When we practice, we create the optimum conditions for training of the body, so that it becomes able to respond to our commands. When we play, we do whatever we feel like doing, and we do whatever we must do to "find our way to the notes". And sometimes this involves body language and movements, and facial expressions that may not make much sense to someone on the outside, especially someone holding a list of rules about how things ought to look when one plays.

The Intention and Attention of a Master is so powerful, the desire for the music is so strong, that all matters of technique and form MAY be overridden occasionally in the process of finding his or her way to the notes. If a student sees such a moment, they will not understand what is happening, because they are always trying to figure out "the rules". Ultimately, there are no rules, there are guidelines. For every rule, there is some great musician, breaking that rule as he finds his way to the notes. Preparation, if necessary, will yield to inspiration.

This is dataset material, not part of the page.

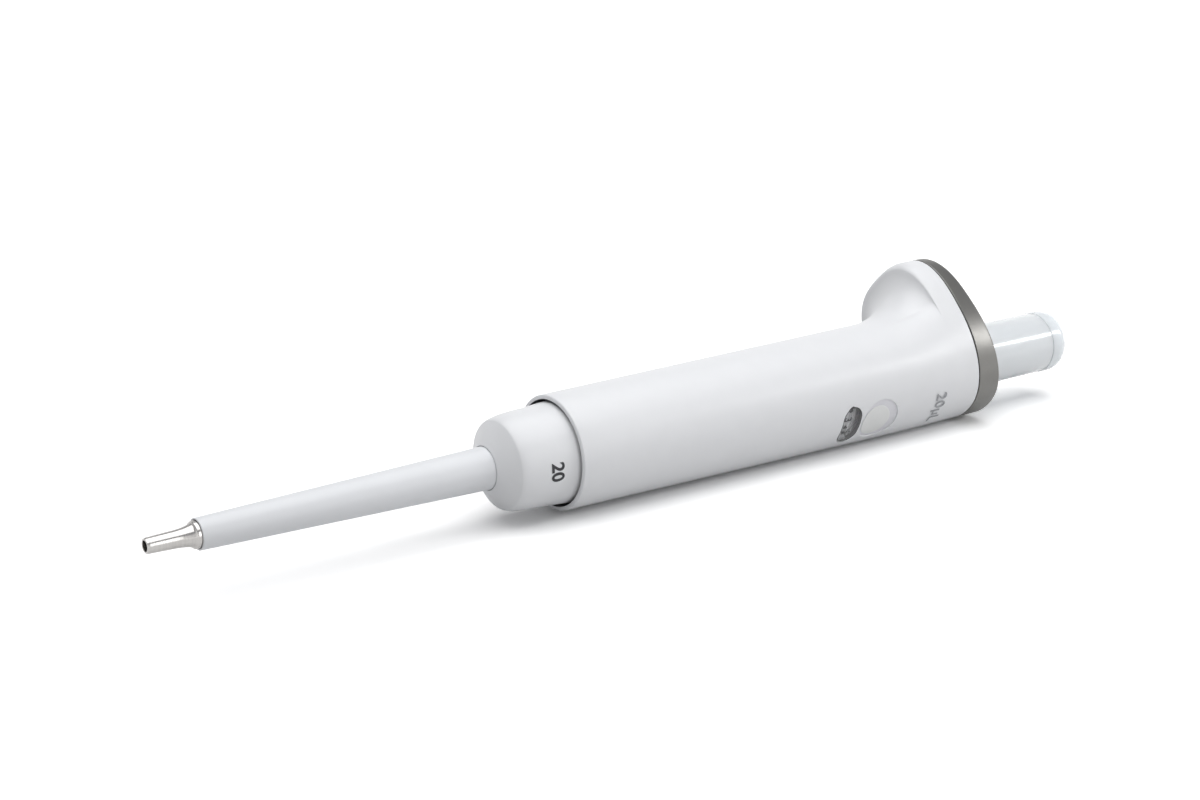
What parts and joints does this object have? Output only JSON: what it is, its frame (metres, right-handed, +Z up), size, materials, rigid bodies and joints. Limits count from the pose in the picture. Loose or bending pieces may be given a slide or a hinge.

Mastery is a position we take. We do not have to wait to take that position; it can be recognized and found within us even from the beginning. If you can keep your love of music and desire to play in its original purity, free from contamination of ego, free from the bondage of service to the ego and its needs, then you will hear the voice of your Inner Master.

The Inner Master knows the best you are capable of at any moment, and it will accept no less than that. The Inner Maser will accept nothing less than the music you make when your whole being is fully immersed in the making of the music, when the notes being made are made from your complete love and honest and passionate involvement, nothing else. Then, as you and your Inner Master listen and enjoy together, the Inner Master will teach you, and you will learn.